KIM-V trägt zu niedrigeren NPL-Quoten bei
Zusätzlich ist von Bedeutung, inwieweit die verbesserten Kreditvergabestandards auch das Risiko im Kreditbestand reduziert haben. Hier ist zu beachten, dass die KIM-V nur mit Zeitverzug auf den Kreditbestand wirkt, da Wohnimmobilienkredite eine lange Laufzeit haben und demnach viele Kredite, die vor Einführung der KIM-V vergeben wurden, nach wie vor im Bestand sind.
Nichtsdestotrotz ist erkennbar, dass sich der Anteil der ausgefallenen Wohnimmobilienkredite (Nonperforming-Loans-(NPL)-Quote) seit Einführung der KIM-V in Österreich im Vergleich zu Deutschland reduziert hat.
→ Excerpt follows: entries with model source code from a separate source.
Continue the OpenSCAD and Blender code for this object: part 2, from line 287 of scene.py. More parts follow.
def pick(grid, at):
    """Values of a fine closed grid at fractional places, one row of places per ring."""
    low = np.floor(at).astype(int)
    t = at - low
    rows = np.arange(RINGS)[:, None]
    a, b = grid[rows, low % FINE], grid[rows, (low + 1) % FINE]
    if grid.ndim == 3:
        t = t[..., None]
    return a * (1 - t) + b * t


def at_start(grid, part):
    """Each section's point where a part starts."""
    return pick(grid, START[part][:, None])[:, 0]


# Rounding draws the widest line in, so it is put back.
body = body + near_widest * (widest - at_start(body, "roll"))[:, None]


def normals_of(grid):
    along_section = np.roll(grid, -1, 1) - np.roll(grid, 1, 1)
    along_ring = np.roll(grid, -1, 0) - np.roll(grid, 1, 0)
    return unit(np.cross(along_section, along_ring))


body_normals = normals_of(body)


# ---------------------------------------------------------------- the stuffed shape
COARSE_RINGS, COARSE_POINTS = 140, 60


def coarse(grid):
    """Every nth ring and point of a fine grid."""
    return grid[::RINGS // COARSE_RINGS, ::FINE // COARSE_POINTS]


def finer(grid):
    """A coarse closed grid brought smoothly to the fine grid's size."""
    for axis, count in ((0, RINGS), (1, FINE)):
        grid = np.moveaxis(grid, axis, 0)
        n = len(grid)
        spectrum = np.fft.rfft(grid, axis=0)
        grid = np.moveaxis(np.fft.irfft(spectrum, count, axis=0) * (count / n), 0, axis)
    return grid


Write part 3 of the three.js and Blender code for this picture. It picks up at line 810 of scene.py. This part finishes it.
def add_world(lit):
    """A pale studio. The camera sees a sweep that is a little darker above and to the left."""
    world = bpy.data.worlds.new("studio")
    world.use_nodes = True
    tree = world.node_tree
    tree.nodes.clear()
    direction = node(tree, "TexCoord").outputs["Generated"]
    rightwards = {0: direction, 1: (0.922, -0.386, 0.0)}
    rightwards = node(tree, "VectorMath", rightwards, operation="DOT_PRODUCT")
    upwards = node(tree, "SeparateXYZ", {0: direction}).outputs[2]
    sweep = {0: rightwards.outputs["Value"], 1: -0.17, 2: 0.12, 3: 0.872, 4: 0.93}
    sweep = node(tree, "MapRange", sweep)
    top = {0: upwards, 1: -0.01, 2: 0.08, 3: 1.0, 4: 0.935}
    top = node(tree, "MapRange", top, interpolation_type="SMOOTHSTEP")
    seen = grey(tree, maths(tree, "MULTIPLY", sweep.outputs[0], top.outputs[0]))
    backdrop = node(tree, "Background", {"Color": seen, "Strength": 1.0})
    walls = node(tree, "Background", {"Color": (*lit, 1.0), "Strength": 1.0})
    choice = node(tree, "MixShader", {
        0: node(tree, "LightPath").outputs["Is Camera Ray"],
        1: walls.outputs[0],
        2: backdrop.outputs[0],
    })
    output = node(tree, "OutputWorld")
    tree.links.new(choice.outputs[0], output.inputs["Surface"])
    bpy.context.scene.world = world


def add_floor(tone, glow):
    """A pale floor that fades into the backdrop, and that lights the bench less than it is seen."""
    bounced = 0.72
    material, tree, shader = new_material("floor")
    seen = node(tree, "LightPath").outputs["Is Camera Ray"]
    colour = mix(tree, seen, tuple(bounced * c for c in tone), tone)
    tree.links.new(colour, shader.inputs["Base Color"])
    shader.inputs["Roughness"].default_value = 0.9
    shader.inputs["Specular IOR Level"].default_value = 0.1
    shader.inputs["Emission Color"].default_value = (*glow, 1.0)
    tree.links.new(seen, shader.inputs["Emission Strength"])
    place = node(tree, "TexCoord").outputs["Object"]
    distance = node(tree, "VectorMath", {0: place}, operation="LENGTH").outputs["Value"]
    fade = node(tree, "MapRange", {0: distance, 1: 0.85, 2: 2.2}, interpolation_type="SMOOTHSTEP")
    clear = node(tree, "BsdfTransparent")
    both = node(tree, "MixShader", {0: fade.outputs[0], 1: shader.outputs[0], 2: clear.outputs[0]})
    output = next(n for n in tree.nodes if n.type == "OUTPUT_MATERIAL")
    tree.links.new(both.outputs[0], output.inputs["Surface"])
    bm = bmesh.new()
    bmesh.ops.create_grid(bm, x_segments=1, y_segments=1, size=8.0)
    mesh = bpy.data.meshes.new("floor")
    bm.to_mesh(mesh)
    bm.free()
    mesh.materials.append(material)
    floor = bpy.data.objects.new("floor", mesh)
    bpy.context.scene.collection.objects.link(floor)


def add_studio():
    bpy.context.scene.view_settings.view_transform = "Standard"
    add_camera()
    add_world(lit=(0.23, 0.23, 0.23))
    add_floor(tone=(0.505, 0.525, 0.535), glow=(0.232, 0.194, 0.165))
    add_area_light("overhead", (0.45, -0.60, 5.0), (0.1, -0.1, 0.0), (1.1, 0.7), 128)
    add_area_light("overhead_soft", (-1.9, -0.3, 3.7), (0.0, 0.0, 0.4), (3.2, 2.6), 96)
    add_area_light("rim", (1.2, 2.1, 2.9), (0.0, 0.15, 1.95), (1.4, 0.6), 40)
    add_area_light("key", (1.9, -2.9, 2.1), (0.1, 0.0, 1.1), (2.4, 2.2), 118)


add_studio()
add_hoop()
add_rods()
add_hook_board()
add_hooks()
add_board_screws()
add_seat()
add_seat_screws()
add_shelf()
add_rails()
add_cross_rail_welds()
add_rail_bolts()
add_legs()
Während die NPL-Quote in Österreich konstant blieb, stieg die NPL-Quote in Deutschland an. Unsere statistischen Schätzungen, die auch Unterschiede zwischen den Banken in Deutschland und Österreich sowie allgemeine makroökonomische Entwicklungen (z. B. Veränderungen des Zinssatzes) berücksichtigen, beziffern die Reduktion der NPL-Quote durch Einführung der KIM-V in Österreich auf 0,1 bis 0,5 Prozentpunkte. Die Größenordnung mag in diesem Zusammenhang klein erscheinen. Da die KIM-V allerdings nur auf die seit August 2022 neuvergebenen Kredite wirkt, würde dies eine deutlich geringere NPL-Quote für die Kredite bedeuten, die seit Einführung der KIM-V vergeben wurden.
Die Wirksamkeit der KIM-V zusammengefasst
Die KIM-V wirkt. Sie hat sowohl die Kreditvergabestandards als auch die Kreditqualität im Bestand deutlich verbessert. Gleichzeitig bieten großzügige Ausnahmen Spielraum für Einzelfälle, in denen die Obergrenzen der KIM-V nicht eingehalten werden müssen. Diese Ausnahmekontingente wurden bei Weitem nicht ausgeschöpft. Im ersten Halbjahr 2024 standen den Banken über 40% der Kontingente für Ausnahmen noch zur Verfügung. Demnach ist davon auszugehen, dass der Rückgang der Kreditvergabe bei privaten Wohnimmobilienfinanzierungen auf andere Faktoren (z. B. die hohen Zinssätze) zurückzuführen ist.
Die zum Ausdruck gebrachten Ansichten müssen nicht zwingend mit den Ansichten der OeNB bzw. des Eurosystems übereinstimmen.